Zakładana w niniejszej sprawie nieważność umowy oznacza, że umowa nie wywołała skutków dla niej właściwych, jeśli zatem zachowania osób dokonujących czynności połączone były ze spełnieniem świadczenia, jak w tej sprawie, a przesunięcia majątkowe okazały się ostatecznie nie mieć podstawy prawnej, powstaje obowiązek zwrotu nienależnego świadczenia (art. 410 § 1 k.c.). Przeprowadzenie stosownego rozliczenia finansowego co do zasady nie wymaga odrębnego orzeczenia o nieważności umowy i właściwą drogą pozostawać powinno wówczas powództwo o zapłatę. Wymaga jednak zaznaczenia, że w judykaturze dostrzegalna jest rozbieżność sposobu rozliczenia umów takich jak rozpatrywana. Akceptacja tzw. teorii salda i rozliczenia według granic ostatecznego wzbogacenia aktualizowałyby interes prawny w żądaniu ustalającym. Gdyby opowiedzieć się natomiast za teorią rozliczenia kondycyjnego, a zatem przy uznaniu odrębnego uprawnienia każdego z kontrahentów do domagania się zwrotu przekazanych środków, powodowie mogliby żądać zwrotu wszystkich wpłat dokonanych na rzecz pozwanego, z włączeniem w ramy tego procesu badania ważności umowy kredytowej. Granice przedmiotowe zapadłego wyroku byłyby wszakże ograniczone, nie obejmując w samej sentencji rozstrzygnięcia o dalszych prawach i obowiązkach z umowy, przy utrzymywaniu zabezpieczeń i upoważnieniu umownym do systematycznych potrąceń z rachunku. Powództwo wniesione w trybie art. 189 k.p.c. obok roszczenia o zapłatę może być w tych warunkach uznane za właściwy środek prawny, który pozwoli w sposób definitywny rozstrzygnąć, czy zawarta przez strony umowa o kredyt hipoteczny ukonstytuowała ważny i skuteczny stosunek prawny w oparciu, o który bankowi służyć będzie nadal względem powodów roszczenie o zapłatę rat wynikających z harmonogramu wraz z odsetkami oraz czy podstawę mają zabezpieczenia tej wierzytelności.

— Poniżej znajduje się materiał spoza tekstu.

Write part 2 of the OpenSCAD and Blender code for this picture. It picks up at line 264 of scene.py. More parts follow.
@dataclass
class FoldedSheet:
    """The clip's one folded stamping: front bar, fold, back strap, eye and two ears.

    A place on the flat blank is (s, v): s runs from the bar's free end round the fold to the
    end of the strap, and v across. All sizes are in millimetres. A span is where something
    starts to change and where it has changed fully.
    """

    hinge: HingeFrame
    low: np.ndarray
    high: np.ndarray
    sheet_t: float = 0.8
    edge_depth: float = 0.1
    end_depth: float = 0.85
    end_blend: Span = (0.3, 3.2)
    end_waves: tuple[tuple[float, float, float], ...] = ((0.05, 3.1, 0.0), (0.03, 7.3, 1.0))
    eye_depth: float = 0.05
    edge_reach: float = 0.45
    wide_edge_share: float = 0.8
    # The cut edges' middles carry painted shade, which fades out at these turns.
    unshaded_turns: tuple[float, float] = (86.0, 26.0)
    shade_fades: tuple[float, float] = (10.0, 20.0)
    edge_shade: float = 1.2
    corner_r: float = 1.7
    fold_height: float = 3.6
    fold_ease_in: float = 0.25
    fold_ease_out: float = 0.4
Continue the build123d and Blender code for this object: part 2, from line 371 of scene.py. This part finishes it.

O kosztach procesu Sąd orzekł na podstawie art. 98 k.p.c., zgodnie z zasadą odpowiedzialności za wynik procesu. Na zasądzona z tego tytułu kwotę złożyły się opłata sądowa od pozwu 1000 zł, opłata skarbowa od pełnomocnictwa w kwocie 34 zł i wynagrodzenie pełnomocnika w kwocie 5400.